Many countries around the globe are planning for a return to normal, and that could mean a big year for the travel industry. But rather than buying hotel stocks, airline stocks, or shares of cruise lines, you can just invest in a single exchange-traded fund (ETF) that encompasses all those opportunities in just one investment.
This is where the SonicShares Airlines, Hotels, Cruise Lines ETF (NYSE Arca: TRYP) comes into play. The fund gives investors exposure to some of the top travel stocks in the world. Its top holding is the Royal Caribbean (NYSE:RCL), which accounts for just over 5% of the fund’s total net assets. Other top holdings include Marriott International (NASDAQ:MAR) and Delta Air Lines (NYSE:DAL). They each account for over 4% of the ETF’s weight.
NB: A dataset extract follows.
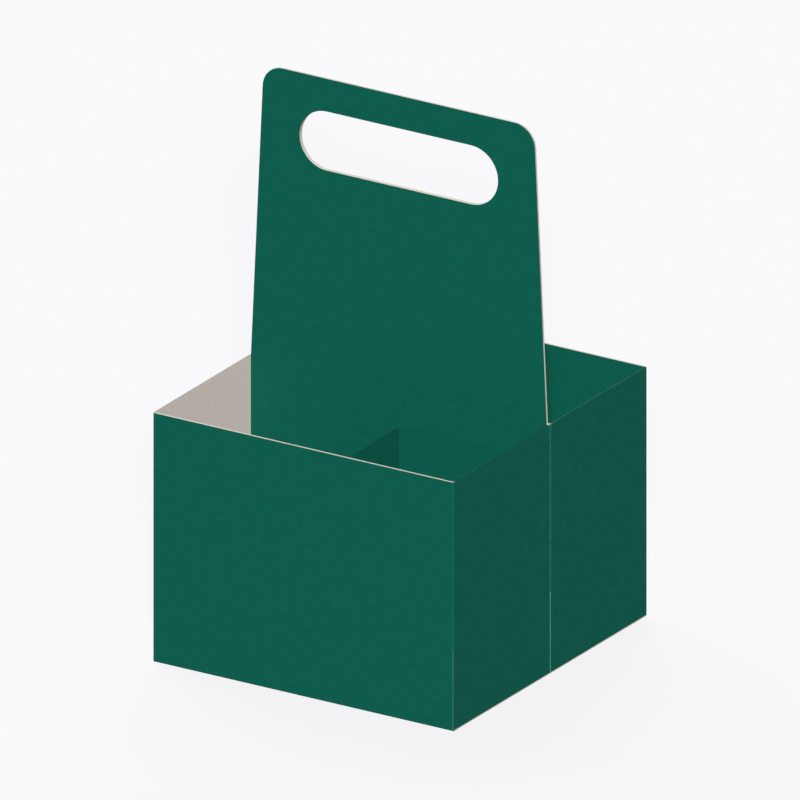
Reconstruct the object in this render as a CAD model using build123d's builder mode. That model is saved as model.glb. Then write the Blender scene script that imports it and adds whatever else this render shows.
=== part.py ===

Thus far in 2022, the fund’s returns have been flat — but that’s still better than the S&P 500, which has declined by 5%. And now may be an optimal time to invest in the ETF. With oil prices up and people feeling bearish on airline stocks, the stocks in this fund likely aren’t doing as well as they otherwise would be. The ETF will likely do better in the months ahead and when travel season arrives. By that time, hopefully, oil prices also fall back down.
The fund hasn’t been around a full year yet (it launched May 2021) and so it doesn’t have much of a track record. But it can be a convenient way to bet on pent-up travel demand as consumers look to return to their normal pre-pandemic spending and travel habits in 2022.